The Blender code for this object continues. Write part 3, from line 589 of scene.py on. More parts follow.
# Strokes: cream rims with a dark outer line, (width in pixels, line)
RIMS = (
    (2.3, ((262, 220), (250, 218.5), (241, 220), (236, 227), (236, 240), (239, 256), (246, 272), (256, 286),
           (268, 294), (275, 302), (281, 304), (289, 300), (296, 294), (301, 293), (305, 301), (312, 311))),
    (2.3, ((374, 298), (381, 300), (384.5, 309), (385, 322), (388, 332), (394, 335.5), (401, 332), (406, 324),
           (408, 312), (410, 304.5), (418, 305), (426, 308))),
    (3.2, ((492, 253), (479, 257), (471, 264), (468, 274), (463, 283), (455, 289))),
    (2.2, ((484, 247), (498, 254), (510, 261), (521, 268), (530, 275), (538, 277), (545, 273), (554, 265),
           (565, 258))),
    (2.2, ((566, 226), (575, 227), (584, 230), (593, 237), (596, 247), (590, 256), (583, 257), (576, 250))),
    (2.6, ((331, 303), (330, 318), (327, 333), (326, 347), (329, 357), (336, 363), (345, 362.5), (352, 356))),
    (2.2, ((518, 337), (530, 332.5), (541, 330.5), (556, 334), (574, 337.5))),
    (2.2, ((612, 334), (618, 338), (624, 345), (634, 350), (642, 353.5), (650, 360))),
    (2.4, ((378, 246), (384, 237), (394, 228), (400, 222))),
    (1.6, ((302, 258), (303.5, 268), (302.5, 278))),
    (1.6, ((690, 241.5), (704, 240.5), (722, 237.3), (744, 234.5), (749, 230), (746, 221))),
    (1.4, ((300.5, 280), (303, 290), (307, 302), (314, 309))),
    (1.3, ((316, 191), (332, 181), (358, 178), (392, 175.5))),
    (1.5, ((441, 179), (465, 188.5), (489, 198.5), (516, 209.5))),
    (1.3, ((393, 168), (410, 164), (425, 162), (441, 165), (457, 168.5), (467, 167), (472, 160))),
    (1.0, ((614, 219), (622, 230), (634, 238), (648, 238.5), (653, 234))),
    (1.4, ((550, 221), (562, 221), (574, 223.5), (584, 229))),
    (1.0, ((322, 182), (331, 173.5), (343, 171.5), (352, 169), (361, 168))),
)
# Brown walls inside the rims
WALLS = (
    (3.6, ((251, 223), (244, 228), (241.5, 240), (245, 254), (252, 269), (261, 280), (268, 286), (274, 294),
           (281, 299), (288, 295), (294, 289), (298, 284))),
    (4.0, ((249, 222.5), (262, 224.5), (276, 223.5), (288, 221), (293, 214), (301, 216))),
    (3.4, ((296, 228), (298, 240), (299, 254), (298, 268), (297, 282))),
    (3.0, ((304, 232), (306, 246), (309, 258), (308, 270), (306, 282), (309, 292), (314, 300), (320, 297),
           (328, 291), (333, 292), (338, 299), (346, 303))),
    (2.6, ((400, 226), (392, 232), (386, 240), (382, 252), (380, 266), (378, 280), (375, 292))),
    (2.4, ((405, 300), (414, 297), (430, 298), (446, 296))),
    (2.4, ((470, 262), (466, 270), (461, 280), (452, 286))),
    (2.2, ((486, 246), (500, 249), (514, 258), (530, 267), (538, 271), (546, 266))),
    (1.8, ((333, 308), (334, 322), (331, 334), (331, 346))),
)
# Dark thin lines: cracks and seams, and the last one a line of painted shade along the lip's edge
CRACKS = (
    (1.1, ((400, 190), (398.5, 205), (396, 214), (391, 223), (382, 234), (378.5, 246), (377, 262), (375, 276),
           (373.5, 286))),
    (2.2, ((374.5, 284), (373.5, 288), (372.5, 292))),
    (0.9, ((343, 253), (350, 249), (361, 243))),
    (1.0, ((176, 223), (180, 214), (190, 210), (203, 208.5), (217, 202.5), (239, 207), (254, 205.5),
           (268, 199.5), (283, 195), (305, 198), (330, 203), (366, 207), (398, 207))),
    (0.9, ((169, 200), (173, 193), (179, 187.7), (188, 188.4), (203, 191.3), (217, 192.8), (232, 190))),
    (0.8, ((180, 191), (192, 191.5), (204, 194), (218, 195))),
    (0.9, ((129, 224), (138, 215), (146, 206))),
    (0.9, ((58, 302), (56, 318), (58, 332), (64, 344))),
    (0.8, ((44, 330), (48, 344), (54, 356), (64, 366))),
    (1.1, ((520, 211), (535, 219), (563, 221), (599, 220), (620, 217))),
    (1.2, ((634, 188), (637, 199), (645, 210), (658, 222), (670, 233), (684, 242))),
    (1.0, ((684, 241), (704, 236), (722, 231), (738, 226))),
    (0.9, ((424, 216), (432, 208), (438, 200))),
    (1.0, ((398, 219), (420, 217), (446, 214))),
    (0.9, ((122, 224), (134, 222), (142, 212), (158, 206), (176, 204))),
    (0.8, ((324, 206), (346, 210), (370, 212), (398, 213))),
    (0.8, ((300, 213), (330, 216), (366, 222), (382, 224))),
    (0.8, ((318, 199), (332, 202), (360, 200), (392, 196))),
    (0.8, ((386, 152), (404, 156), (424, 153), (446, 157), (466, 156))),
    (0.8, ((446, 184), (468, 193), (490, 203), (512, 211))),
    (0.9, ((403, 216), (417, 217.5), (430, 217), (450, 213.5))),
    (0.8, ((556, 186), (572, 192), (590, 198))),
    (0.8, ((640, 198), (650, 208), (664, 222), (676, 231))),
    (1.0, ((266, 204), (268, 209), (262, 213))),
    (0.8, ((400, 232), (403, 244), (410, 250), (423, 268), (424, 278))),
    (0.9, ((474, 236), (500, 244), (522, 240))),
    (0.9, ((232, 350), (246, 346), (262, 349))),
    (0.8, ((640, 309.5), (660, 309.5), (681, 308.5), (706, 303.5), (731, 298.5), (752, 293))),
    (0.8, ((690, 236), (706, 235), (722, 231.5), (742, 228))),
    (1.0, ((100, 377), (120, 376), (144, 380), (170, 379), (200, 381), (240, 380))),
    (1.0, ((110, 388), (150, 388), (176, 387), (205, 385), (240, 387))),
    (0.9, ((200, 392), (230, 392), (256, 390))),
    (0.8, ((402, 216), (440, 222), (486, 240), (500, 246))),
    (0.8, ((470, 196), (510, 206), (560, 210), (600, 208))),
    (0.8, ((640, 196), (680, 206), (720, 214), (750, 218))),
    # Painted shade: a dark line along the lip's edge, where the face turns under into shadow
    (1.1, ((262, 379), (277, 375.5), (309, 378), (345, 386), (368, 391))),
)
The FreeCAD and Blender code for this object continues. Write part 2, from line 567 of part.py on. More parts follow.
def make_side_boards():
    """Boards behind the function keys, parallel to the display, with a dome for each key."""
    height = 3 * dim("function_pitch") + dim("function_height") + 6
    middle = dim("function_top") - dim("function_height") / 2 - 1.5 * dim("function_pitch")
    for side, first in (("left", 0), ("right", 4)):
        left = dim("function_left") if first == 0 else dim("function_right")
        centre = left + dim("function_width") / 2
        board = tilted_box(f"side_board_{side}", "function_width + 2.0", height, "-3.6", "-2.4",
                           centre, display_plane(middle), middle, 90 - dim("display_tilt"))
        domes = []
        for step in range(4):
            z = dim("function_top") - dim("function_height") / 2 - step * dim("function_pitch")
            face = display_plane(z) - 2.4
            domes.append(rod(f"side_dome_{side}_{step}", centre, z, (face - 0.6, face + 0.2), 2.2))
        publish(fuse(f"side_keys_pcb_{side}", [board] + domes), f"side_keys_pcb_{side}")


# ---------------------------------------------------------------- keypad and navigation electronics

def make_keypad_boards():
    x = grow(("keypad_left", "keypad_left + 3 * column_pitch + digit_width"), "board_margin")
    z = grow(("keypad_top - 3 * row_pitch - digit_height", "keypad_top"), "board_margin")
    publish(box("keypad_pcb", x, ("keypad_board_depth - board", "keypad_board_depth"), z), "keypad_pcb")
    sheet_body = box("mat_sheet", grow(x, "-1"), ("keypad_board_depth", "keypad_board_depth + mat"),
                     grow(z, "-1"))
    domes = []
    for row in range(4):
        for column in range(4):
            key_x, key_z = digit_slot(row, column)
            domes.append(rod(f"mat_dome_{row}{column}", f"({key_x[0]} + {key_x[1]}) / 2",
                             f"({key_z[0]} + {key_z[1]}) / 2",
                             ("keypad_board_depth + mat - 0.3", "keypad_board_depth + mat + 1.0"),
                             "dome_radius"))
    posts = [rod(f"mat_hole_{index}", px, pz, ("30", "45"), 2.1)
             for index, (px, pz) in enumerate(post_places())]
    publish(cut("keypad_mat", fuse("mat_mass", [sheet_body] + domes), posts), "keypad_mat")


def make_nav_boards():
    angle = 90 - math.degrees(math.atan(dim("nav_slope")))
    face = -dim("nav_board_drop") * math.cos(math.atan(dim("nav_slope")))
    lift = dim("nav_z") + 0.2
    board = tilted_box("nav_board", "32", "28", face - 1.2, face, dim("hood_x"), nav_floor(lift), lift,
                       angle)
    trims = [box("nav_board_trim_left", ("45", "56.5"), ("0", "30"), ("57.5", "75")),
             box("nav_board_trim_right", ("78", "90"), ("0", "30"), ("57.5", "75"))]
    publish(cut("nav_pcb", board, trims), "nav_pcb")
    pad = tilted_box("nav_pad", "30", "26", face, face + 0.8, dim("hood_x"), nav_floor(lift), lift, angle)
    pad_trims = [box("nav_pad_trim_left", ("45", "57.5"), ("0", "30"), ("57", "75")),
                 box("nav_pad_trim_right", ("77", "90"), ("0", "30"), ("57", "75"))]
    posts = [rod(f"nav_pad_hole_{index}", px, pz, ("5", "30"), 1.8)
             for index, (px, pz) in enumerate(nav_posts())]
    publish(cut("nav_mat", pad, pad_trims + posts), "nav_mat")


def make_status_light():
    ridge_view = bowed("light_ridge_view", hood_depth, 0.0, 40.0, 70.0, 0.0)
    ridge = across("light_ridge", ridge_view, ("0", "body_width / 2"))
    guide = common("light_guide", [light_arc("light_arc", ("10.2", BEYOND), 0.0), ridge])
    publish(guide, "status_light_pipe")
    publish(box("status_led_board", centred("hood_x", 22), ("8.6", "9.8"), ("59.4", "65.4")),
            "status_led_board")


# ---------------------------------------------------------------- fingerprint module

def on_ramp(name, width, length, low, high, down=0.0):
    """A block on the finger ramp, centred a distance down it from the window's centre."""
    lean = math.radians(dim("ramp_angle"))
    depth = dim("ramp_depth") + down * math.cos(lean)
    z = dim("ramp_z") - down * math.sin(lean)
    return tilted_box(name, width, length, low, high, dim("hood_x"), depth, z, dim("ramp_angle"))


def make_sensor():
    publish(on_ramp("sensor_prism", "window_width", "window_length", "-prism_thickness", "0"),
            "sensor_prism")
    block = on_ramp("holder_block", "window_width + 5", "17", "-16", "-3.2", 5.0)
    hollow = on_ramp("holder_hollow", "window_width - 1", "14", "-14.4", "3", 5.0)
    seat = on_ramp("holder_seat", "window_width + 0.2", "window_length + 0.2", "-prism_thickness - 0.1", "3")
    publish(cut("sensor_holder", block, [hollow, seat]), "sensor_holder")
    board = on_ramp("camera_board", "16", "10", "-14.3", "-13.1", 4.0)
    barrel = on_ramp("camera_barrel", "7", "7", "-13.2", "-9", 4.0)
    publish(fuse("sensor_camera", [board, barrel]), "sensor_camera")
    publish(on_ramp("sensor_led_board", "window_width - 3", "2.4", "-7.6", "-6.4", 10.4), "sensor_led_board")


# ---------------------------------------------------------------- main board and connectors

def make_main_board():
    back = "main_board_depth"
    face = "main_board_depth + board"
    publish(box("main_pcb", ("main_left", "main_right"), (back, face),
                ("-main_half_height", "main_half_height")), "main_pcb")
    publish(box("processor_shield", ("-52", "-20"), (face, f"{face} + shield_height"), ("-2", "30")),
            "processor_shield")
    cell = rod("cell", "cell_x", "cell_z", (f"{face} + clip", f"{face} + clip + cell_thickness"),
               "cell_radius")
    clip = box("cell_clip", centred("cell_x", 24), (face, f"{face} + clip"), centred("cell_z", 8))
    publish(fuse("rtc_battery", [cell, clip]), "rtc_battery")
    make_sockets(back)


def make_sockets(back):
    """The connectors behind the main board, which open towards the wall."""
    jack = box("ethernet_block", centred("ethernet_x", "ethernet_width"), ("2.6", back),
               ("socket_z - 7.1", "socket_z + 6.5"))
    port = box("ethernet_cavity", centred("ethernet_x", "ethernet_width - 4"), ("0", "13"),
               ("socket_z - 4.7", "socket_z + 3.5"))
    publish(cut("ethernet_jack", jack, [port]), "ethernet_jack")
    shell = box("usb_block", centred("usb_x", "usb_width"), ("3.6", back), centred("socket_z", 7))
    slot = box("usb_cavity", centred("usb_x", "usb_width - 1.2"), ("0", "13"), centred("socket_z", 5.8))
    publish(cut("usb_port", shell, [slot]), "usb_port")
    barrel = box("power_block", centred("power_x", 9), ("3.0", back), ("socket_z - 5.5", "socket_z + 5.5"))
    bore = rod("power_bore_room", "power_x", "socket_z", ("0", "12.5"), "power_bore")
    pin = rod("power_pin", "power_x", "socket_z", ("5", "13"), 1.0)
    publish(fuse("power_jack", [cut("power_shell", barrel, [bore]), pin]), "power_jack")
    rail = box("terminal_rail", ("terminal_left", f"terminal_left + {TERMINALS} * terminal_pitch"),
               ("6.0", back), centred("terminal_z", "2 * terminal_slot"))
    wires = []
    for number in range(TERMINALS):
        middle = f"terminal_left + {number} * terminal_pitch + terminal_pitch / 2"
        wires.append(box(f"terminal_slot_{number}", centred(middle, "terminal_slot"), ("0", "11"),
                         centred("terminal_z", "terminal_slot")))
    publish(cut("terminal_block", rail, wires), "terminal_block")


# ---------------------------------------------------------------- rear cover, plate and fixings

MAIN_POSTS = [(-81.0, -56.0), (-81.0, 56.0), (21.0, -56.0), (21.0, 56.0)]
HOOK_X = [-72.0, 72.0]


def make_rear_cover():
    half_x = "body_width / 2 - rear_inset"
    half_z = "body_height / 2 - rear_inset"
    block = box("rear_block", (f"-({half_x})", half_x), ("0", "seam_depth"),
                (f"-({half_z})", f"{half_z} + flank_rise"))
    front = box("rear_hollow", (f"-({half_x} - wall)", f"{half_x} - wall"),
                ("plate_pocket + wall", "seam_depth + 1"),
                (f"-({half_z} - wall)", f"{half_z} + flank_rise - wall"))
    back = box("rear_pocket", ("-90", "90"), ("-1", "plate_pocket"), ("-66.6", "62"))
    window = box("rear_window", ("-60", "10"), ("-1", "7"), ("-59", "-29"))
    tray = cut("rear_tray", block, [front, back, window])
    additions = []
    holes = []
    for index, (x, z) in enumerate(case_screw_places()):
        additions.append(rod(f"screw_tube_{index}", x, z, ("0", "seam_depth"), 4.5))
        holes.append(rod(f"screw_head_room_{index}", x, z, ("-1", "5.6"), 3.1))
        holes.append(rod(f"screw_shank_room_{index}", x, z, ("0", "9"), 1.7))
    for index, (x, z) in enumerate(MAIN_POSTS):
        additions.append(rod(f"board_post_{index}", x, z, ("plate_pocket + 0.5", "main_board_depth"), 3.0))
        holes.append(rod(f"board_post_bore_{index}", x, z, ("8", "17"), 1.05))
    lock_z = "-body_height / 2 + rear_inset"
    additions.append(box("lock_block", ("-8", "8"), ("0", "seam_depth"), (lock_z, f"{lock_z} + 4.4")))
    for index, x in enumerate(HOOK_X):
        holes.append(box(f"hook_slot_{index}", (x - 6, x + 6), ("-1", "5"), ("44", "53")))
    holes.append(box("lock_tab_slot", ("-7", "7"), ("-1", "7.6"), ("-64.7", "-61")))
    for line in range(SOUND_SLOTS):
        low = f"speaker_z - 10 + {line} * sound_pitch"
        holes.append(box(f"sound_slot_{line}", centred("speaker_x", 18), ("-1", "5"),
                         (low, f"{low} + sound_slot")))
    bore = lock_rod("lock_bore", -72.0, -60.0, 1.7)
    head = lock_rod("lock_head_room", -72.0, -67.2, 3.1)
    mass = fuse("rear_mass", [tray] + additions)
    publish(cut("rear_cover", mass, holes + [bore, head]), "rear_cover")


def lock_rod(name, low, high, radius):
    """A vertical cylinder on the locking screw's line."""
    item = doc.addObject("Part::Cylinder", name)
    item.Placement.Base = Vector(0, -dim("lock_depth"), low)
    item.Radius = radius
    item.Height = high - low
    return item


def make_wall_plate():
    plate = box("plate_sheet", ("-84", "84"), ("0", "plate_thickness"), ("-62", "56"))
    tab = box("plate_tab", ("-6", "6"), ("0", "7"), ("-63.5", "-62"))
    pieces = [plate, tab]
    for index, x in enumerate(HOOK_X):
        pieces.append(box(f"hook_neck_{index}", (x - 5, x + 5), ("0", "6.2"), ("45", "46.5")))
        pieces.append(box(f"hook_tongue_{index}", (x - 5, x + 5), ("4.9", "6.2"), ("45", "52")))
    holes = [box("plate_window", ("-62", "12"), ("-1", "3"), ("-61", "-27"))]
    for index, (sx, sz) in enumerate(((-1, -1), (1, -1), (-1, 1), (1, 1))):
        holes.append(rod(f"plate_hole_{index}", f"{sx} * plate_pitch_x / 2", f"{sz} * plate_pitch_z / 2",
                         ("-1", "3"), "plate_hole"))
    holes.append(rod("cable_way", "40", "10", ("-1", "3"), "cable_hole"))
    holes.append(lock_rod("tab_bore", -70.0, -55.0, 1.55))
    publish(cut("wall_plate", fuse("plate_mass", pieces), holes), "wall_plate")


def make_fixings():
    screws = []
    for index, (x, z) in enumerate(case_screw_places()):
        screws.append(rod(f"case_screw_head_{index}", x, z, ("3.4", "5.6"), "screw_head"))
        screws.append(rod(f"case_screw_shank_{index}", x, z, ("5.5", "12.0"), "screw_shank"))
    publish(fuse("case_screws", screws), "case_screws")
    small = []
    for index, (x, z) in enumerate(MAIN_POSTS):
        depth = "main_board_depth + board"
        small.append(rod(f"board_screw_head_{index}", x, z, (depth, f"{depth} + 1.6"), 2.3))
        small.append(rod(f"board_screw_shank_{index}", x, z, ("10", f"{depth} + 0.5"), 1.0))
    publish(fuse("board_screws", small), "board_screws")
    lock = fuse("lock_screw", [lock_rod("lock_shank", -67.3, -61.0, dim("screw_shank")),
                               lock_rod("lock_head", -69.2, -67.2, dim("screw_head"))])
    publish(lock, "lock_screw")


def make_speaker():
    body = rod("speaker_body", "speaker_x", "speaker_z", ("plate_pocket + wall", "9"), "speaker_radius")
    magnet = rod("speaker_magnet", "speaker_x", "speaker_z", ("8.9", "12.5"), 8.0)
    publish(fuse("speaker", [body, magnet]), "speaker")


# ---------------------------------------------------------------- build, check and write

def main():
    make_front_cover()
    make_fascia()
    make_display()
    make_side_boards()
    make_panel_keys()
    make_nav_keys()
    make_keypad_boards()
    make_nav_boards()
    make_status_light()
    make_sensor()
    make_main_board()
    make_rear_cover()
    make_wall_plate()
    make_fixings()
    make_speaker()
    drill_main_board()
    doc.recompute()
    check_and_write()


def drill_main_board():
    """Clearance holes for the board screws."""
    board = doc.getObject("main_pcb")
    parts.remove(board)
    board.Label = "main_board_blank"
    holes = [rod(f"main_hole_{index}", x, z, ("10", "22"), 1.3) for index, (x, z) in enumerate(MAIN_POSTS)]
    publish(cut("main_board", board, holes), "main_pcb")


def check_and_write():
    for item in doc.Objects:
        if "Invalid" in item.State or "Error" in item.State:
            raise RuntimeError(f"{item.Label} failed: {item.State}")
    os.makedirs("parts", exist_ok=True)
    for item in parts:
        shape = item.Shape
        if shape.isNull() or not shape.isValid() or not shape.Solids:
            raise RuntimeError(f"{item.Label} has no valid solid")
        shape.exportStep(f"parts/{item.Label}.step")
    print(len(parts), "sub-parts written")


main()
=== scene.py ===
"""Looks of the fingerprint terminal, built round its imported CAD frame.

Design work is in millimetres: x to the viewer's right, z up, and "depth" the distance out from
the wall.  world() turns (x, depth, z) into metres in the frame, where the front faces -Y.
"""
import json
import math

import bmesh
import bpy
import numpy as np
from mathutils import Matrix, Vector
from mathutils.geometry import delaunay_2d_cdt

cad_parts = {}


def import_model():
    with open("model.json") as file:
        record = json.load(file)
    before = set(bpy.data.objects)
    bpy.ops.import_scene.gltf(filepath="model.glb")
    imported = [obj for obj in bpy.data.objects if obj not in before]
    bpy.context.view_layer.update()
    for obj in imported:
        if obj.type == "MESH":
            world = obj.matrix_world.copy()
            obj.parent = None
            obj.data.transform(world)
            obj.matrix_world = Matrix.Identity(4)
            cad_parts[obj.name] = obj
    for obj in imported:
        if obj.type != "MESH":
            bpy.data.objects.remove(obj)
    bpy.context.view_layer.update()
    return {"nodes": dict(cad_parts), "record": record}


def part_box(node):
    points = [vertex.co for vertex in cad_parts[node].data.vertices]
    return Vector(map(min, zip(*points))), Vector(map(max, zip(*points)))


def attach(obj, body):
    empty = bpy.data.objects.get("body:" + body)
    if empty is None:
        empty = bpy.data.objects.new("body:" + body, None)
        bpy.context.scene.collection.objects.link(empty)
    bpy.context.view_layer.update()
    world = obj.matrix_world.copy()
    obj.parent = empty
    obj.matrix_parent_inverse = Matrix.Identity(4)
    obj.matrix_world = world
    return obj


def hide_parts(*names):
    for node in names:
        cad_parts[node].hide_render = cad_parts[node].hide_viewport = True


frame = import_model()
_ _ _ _
Written instruction —
In the records above, find the line containing "bpy.context.scene.collection.objects.link(empty)"; please retype it and every line after it through the last line, exactly and with nothing else.

Finished task —
        bpy.context.scene.collection.objects.link(empty)
    bpy.context.view_layer.update()
    world = obj.matrix_world.copy()
    obj.parent = empty
    obj.matrix_parent_inverse = Matrix.Identity(4)
    obj.matrix_world = world
    return obj


def hide_parts(*names):
    for node in names:
        cad_parts[node].hide_render = cad_parts[node].hide_viewport = True


frame = import_model()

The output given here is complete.